As of December 2015, Freeport-McMoRan had cash and equivalents of $224 million. Further, on Feb. 15, Freeport-McMoRan announced an agreement to sell a 13% stake in its Morenci unincorporated joint venture to Sumitomo Metal Mining for $1 billion in cash. This transaction improves the total liquidity to $1.22 billion.

The important point to note here is that Freeport-McMoRan expects to incur capital expenditure of $3.4 billion for fiscal year 2016, and the company’s operating cash flow is also expected to be $3.4 billion. Therefore, there will be no additional liquidity buffer coming from the company’s operating cash flow.

This is important to note because Freeport-McMoRan intends to reduce debt in 2016 and beyond. Therefore $1.2 billion in cash buffer might not be enough if leverage has to be significantly reduced in the next 12 to 24 months.

While Freeport-McMoRan has no debt maturity in 2016, the company has $1.6 billion in debt maturity coming in 2017. In the next 12 months, Freeport-McMoRan would be looking to repay the debt maturing in 2017 instead of debt refinancing. Therefore, current cash buffer of $1.2 billion would not be sufficient.

In the company’s January presentation, it was mentioned that Freeport-McMoRan has agreed to offer a 20.64% stake in Grasberg; if this transaction goes through in the coming months, Freeport-McMoRan will have sufficient liquidity to repay 2017 debt maturity.

Oil has trended higher recently; if oil continues to trend higher on potential production freeze by major producing countries, some divestment in the oil and gas segment is likely as well. Freeport-McMoRan was considering divestment or joint venture in the oil and gas segment, but the significant decline in oil prices delayed that plan.
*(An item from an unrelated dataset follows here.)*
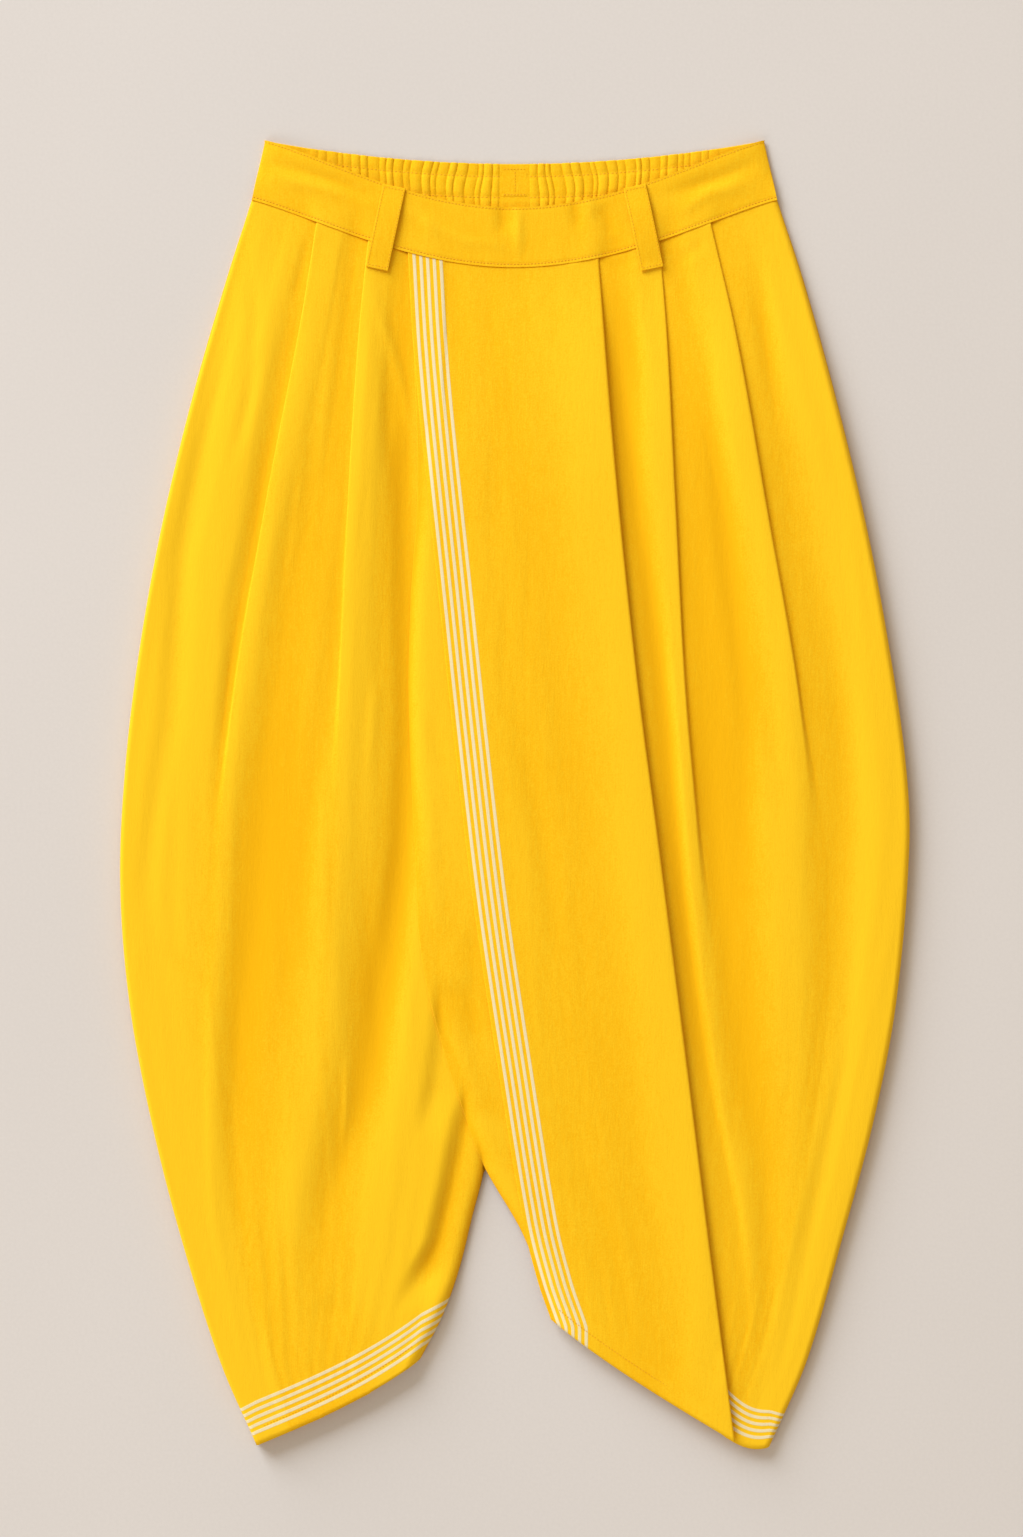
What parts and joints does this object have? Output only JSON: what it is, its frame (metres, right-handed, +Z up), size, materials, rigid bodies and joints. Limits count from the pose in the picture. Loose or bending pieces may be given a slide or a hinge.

Among the positives, copper has trended to a four-month high, and Freeport-McMoRan expects that, with every 10 cents change in copper price, the positive impact on EBITDA is likely to be $550 million. Therefore, if sentiments remain relatively bullish for oil and copper, the company’s base case projection of $3.4 billion in OCF can be revised higher.

While Freeport-McMoRan looks well positioned to increase its liquidity buffer and reduce debt in the next 12 months, global economic slowdown is a point of concern. In particular, there is renewed slowdown in China and this can impact copper and oil prices.

Therefore, there are reasons to be positive, but economic concerns can still dominate sentiments. Remain cautiously optimistic on the stock. The critical factor to watch in the next few months would be asset sales and decline in leverage. The company has amended covenants, and I don’t see concern on that front.

From an investment perspective, I would wait for some correction before considering any exposure to the stock after a 175% rally in two months. However, investors who already own the stock can remain invested as further news on asset sale can provide renewed upside momentum.

Disclosure: No positions in the stock.